Buralarda sanayicimizin ve personelin uygulamalı yalın üretim ve dijital dönüşüm eğitimleri almasını sağlıyoruz. Tabii biz dijital dönüşümün, MESS’in de öncelikli gündemi olduğunu memnuniyetle takip ediyoruz. MESS Teknoloji Merkezi de zaten bu çabaların vücut bulmuş hali… Biz MESS Teknoloji Merkezi'ni bizim model fabrikalardan ayrı tutmuyoruz. Kuruluşundan işleyişine kadar birçok aşamada gerekli desteği kendilerine sunduk, bundan sonra da sunmaya devam edeceğiz. Örneğin, İstanbul Kalkınma Ajansı'mız üzerinden sağladığımız 3 milyon liralık destekle burada bir yapay zeka laboratuvarı kuruyoruz. Yine, ocak ayında aldığımız kararla MEXT’i de KOSGEB’in Model Fabrika Desteği kapsamına dahil ettik.
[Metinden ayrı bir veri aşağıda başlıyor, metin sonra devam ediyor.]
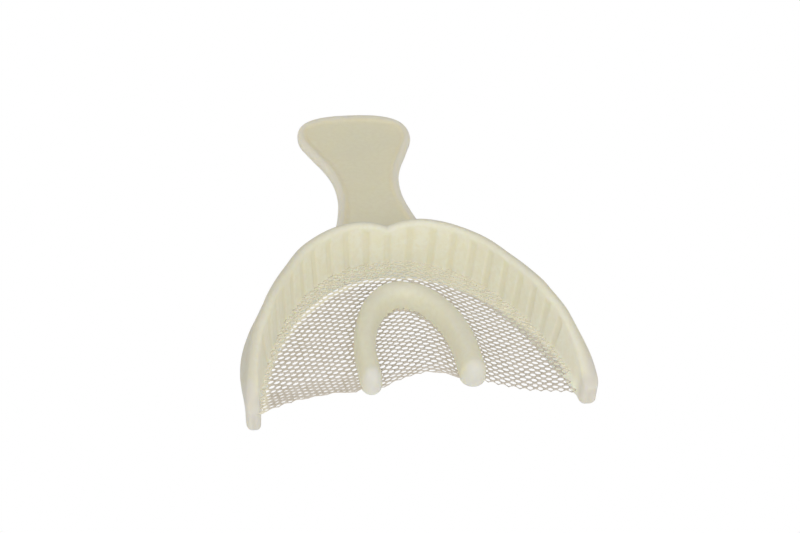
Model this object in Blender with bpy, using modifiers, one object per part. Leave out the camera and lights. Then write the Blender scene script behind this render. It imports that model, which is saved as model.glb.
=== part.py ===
"""Dual-arch dental impression tray.

A ribbed U-shaped wall stands above and below a net that is clamped at its mid-height, a lingual
bar straddles the same net inside the arch, and a fishtail paddle handle leaves the wall in front.

Lengths are metres and +Z is up. The design frame has its origin in the net plane, on the plane of
symmetry, level with the back corners of the arch, and +Y runs towards the handle. The whole tray
hangs from one empty that moves this frame so that the origin ends up under the middle of the tray.
"""

import math

import bmesh
import bpy
import numpy as np

# The arch is half a superellipse, the inner edge of the wall at the net. It is widest at its ends.
ARCH_FRONT_Y = 0.0414
ARCH_HALF_WIDTH = 0.0333
ARCH_POWER_X = 2.2
ARCH_POWER_Y = 1.6
WALL_END_Y = -0.0075

# The wall, as offsets outward from the arch and heights above the net.
WALL_THICKNESS = 0.0031
RIM_HEIGHT = 0.0108
RIM_END_HEIGHT = 0.0013
RIM_FALL_START_Y = 0.0170
RIM_RADIUS = 0.00110
RIM_LEAN = 0.0009
NOTCH_DEPTH = 0.0026
NOTCH_HALF_WIDTH = 0.0043
SKIRT_DEPTH = 0.0048
SKIRT_EDGE = 0.0006
BELLY = 0.0017
BELLY_START_Y = 0.0200
BELLY_FULL_Y = 0.0090
BELLY_FADE_Y = 0.0020
END_ROUND = 0.0024

# The ribs on the inner face are what the grooves leave standing.
RIB_PITCH = 0.0049
GROOVE_WIDTH = 0.0019
GROOVE_DEPTH = 0.00045
GROOVE_RAMP = 0.00012
GROOVE_STOP = 0.0021
GROOVES_EACH_SIDE = 10

# The net and the seam that holds it.
NET_THICKNESS = 0.0004
SEAM_GAP = 0.0003
NET_CLAMP = 0.0021
NET_CORNER_Y = -0.0066
NET_AT_BAR = (0.0116, -0.0022)
NET_INSIDE_BAR = (0.0086, -0.0010)
NET_MIDDLE_Y = 0.0027

# The lingual bar: two straight arms and half an ellipse.
BAR_HALF_SPAN = 0.0104
BAR_ARM_TOP_Y = 0.0055
BAR_APEX_Y = 0.0269
BAR_TIP_Y = -0.0030
BAR_UPPER_HALF_WIDTH = 0.0025
BAR_UPPER_HEIGHT = 0.0047
BAR_LOWER_HALF_WIDTH = 0.0022
BAR_LOWER_HEIGHT = 0.0017
BAR_TIP_ROUND = 0.0026

# The handle: half widths along Y from the root to the paddle, then round corners to its end.
HANDLE_THICKNESS = 0.0026
HANDLE_END_Y = 0.1034
HANDLE_ROOT_HALF_WIDTH = 0.0125
HANDLE_WIDTHS = (
    (0.0520, 0.0107),
    (0.0590, 0.0090),
    (0.0665, 0.0079),
    (0.0740, 0.0082),
    (0.0800, 0.0097),
    (0.0860, 0.0121),
    (0.0932, 0.0142),
)
PADDLE_CORNER_POWER = 2.6
HANDLE_BORDER = 0.0017
HANDLE_RECESS = 0.0006
RECESS_START_Y = 0.0495
HANDLE_EDGE_ROUND = 0.0006

SEAM_HALF = NET_THICKNESS / 2 + SEAM_GAP
CREAM = (0.62, 0.58, 0.42, 1.0)
PALE_CREAM = (0.66, 0.62, 0.47, 1.0)
NET_TAN = (0.50, 0.44, 0.36, 1.0)


def smoothstep(value):
    value = min(max(value, 0.0), 1.0)
    return value * value * (3 - 2 * value)


# ---------------------------------------------------------------- the arch

ARCH_DEPTH = ARCH_FRONT_Y - WALL_END_Y


def arch_point(angle):
    """The point at an angle of 0 in the middle of the front and 90 degrees at the right end."""
    across = math.sin(angle) ** (2 / ARCH_POWER_X)
    along = max(math.cos(angle), 0.0) ** (2 / ARCH_POWER_Y)
    return ARCH_HALF_WIDTH * across, WALL_END_Y + ARCH_DEPTH * along


ARCH_ANGLES = np.linspace(0.0, math.pi / 2, 900)
ARCH_POINTS = np.array([arch_point(float(angle)) for angle in ARCH_ANGLES])
ARCH_STEPS = np.hypot(*np.diff(ARCH_POINTS, axis=0).T)
ARCH_LENGTHS = np.concatenate(([0.0], np.cumsum(ARCH_STEPS)))
ARCH_HALF_LENGTH = float(ARCH_LENGTHS[-1])


def arch_place(length):
    """The point and the outward normal at a signed length along the arch, from the middle."""
    side = math.copysign(1.0, length)
    x = float(np.interp(abs(length), ARCH_LENGTHS, ARCH_POINTS[:, 0]))
    y = float(np.interp(abs(length), ARCH_LENGTHS, ARCH_POINTS[:, 1]))
    across = ARCH_POWER_X * (x / ARCH_HALF_WIDTH) ** (ARCH_POWER_X - 1) / ARCH_HALF_WIDTH
    along = ARCH_POWER_Y * ((y - WALL_END_Y) / ARCH_DEPTH) ** (ARCH_POWER_Y - 1) / ARCH_DEPTH
    norm = math.hypot(across, along)
    return (side * x, y), (side * across / norm, along / norm)


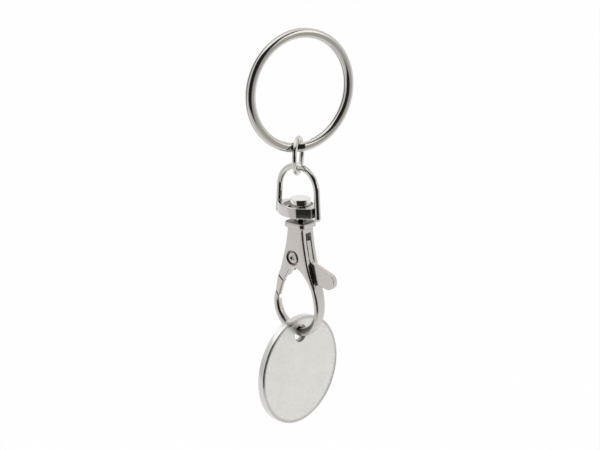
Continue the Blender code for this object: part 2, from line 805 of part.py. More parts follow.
def make_thumb_lever(parts, cutters):
    across = (QUARTER, 0, 0)
    lever = flat_plate("thumb_lever", lever_outline(), LEVER_THICKNESS, parts, across)
    pivot = (PIVOT_X, 0, pivot_z)
    set_origin(lever, pivot)
    round_edges(lever, LEVER_EDGE_R)
    gate = add_object("gate_block_to_join", loft("gate_block", gate_sections()), cutters)
    boolean(lever, gate, "UNION")
    hole_r = RIVET_D / 2 + PIN_GAP
    hole_length = LEVER_THICKNESS + 2 * CUT_OVERRUN
    hole = cylinder("lever_hole_cutter", hole_r, hole_length, pivot, across, cutters, RIVET_SIDES)
    boolean(lever, hole, "DIFFERENCE")
    return finish(lever, NICKEL, CAST)


# Rivet

def make_pivot_rivet(parts):
    """A shank with a dimpled head in each cheek, turned about the lever's axis."""
    half = NECK_DEPTH / 2
    upper = [
        (0, half - RIVET_DIMPLE_DEPTH),
        (RIVET_DIMPLE_D / 2 - RIVET_DIMPLE_DEPTH, half - RIVET_DIMPLE_DEPTH),
        (RIVET_DIMPLE_D / 2, half),
        (RIVET_HEAD_D / 2, half),
        (RIVET_HEAD_D / 2, half - RIVET_HEAD_HEIGHT),
        (RIVET_D / 2, half - RIVET_HEAD_HEIGHT),
    ]
    profile = upper + [(radius, -height) for radius, height in upper[::-1]]
    pivot = (PIVOT_X, 0, pivot_z)
    rivet = turned("pivot_rivet", profile, parts, pivot, (QUARTER, 0, 0), RIVET_SIDES)
    return finish(rivet, NICKEL, CAST)


# Lever spring

def least_gap(points, thickness, skip):
    """The least clear distance between points of a wire that lie at least skip points apart."""
    spots = [Vector(point) for point in points]
    distances = [
        (spots[i] - spots[j]).length
        for i in range(len(spots))
        for j in range(i + skip, len(spots))
    ]
    return min(distances) - thickness


def make_lever_spring(parts):
    """A compression coil along X, between the slot's end wall and the lever's tail."""
    end_gap = SPRING_WIRE_D / 2 + PIN_GAP
    start_x = -SLOT_WALL_X + end_gap
    end_x = side_point_at(1, tail_top_z).x - EDGE_INSET - TAIL_WIDTH - end_gap
    centre_z = tail_top_z - SPRING_D / 2
    coil_r = (SPRING_D - SPRING_WIRE_D) / 2
    total = SPRING_COILS * SPRING_STEPS_PER_COIL
    points = []
    for i in range(total + 1):
        angle = 4 * QUARTER * i / SPRING_STEPS_PER_COIL
        x = lerp(start_x, end_x, i / total)
        points.append((x, coil_r * math.cos(angle), centre_z + coil_r * math.sin(angle)))
    gap = least_gap(points, SPRING_WIRE_D, SPRING_STEPS_PER_COIL // 2)
    print(f"lever_spring: the least gap between its turns is {gap * 1000:.2f} mm")
    spring = wire("lever_spring", points, SPRING_WIRE_D, parts, detail=1)
    set_origin(spring, (start_x, 0, centre_z))
    return finish(spring, SPRING_STEEL, CAST, math.radians(60))


# Token

def make_coin_token(parts, cutters):
    """A turned disc with raised rims and flat fields, holed near its top, carried by an empty on its joint."""
    half = TOKEN_THICKNESS / 2
    edge_r = TOKEN_D / 2
    field_r = edge_r - TOKEN_RIM_WIDTH
    upper = [
        (0, half - TOKEN_FIELD_DEPTH),
        (field_r - TOKEN_FIELD_DEPTH, half - TOKEN_FIELD_DEPTH),
        (field_r, half),
        (edge_r - TOKEN_EDGE_R, half),
        (edge_r, half - TOKEN_EDGE_R),
    ]
    profile = upper + [(radius, -height) for radius, height in upper[::-1]]
    facing = (0, QUARTER, 0)
    middle = (TOKEN_X, 0, token_z)
    token = turned("coin_token", profile, parts, middle, facing, TOKEN_STATIONS)
    hole_r = TOKEN_HOLE_D / 2
    outside = half + CUT_OVERRUN
    flare_r = hole_r + TOKEN_HOLE_FLARE
    upper = [(0, outside), (flare_r, outside), (flare_r, half), (hole_r, half - TOKEN_HOLE_FLARE)]
    profile = upper + [(radius, -height) for radius, height in upper[::-1]]
    hole = turned("token_hole_cutter", profile, cutters, (TOKEN_X, 0, token_hole_z), facing)
    boolean(token, hole, "DIFFERENCE")
    swing = add_object("token_swing", None, parts, (TOKEN_X, 0, hook_low_wire_z))
    carry(token, swing)
    carry(hole, swing)
    finish(token, NICKEL, CAST)
    return swing


def main():
    clear_scene()
    parts = new_collection("Token key ring")
    cutters = new_collection("Cutters")
    split_ring = make_split_ring(parts, cutters)
    jump_ring = make_jump_ring(parts)
    bow = make_swivel_bow(parts, cutters)
    bar = make_swivel_bar(parts, cutters)
    body = make_hook_body(parts, cutters)
    carry(jump_ring, split_ring)
    carry(bow, jump_ring)
    carry(bar, bow)
    carry(body, bar)
    for piece in (
        make_pivot_rivet(parts),
        make_thumb_lever(parts, cutters),
        make_lever_spring(parts),
        make_coin_token(parts, cutters),
    ):
        carry(piece, body)


main()
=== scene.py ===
# A nickel key ring with a round trolley token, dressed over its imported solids. Lengths are metres. The clasp
# lies flat in the XZ plane with its front cheek towards -Y, and the token hangs edge-on to it.

import bmesh
import bpy
import numpy as np
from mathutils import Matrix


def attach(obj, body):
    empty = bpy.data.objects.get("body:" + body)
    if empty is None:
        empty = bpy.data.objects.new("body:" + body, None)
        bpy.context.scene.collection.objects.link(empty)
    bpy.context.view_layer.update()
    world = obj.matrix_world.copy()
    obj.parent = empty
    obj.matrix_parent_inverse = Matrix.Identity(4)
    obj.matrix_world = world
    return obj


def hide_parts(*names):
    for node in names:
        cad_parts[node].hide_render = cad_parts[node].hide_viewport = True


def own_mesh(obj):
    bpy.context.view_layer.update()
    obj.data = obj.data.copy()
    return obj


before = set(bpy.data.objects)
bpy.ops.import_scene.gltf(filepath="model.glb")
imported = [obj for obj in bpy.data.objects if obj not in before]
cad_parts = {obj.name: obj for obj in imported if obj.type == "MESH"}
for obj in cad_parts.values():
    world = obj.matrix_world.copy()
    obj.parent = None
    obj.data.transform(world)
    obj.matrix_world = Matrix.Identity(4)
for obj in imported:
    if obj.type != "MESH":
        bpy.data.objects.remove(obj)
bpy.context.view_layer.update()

QUARTER = np.pi / 2
UP = np.array([0, 0, 1])

# How finely the shapes are divided: stations along a path, sides round a section or a turned piece, and steps
# in an arc
ring_stations = 900
strip_face_steps = 9
strip_tight_steps = 6
strip_half_points = 33
jump_stations = 240
bow_arch_steps = 90
bow_coarse_stations = 60
bow_stations = 420
wire_sides = 28
bow_sides = 32
pin_sides = 24
bar_stations = 480
edge_steps = 7
post_sides = 128
collar_corner_steps = 9
left_cheek_stations = 60
neck_stations = 17
right_cheek_stations = 70
hook_stations = 220
gate_stations = 40
section_corner_steps = 7
slot_arc_steps = 14
rivet_sides = 96
lever_eye_steps = 30
arm_stations = 60
paddle_tip_steps = 40
spring_stations = 300
spring_sides = 12
token_sides = 360
token_hole_sides = 96
sweep_bend_steps = 24
sweep_columns = 12

# Limits of the arithmetic
nudge = 0.002
tiny = 1e-9
weld_gap = 1e-7
touch = 0.00001
least_slant = 0.1
most_stretch_share = 0.45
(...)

Böylece MEXT’ten alacağınız hizmet ve eğitimlerin önemli bir kısmını KOSGEB desteğiyle finanse edebilirsiniz.”
– "Sanayimizin dijital dönüşümünü hızlandıracağız"
Mustafa Varank, Dünya Ekonomik Forumu ile beraber MEXT bünyesinde Türkiye Dördüncü Sanayi Devrimi Merkezi’ni kurduklarını belirterek, “Yönlendirme komitesine bizzat başkanlık ettiğim bu merkezde endüstriyel IoT, yapay zeka uygulamaları ve otonom araç teknolojileri gibi alanlarda önemli projeler yürütüyoruz. Önümüzdeki dönemde bu iş birliklerini artırarak devam ettirecek ve başta MESS üyesi firmalar olmak üzere sanayimizin dijital dönüşümünü hızlandıracağız.” dedi.
Metal sektörünün ülke ekonomisi açısından öneminin farkında olduklarını ifade eden Varank, “Sizlerin rekabetçiliğini artırmak üzere biz de hükümet olarak gece gündüz çalışmaya devam ediyoruz. Bu noktada sizlerden de beklentilerimiz var. Lütfen, yeni ve verimli yöntemler denemekten asla çekinmeyin. AR-GE’ye her zamankinden daha çok yatırım yapın. Biz Sanayi ve Teknoloji Bakanlığı olarak her zaman sizlerle birlikte çalışmaya ve gerekli destekleri sunmaya hazırız. Hep birlikte ülkemizi üretimde söz sahibi güçlü bir aktör yapacağımızdan da en ufak şüphe duymuyoruz.” diye konuştu.
Varank, işçilerin önemini vurgulayarak, “İşçilerimizi her zaman baş tacı olarak görmemiz lazım. Onlarla tıpkı şimdi olduğu gibi uyum içerisinde çalışarak ülkeyi beraber kalkındırmamız lazım.” dedi.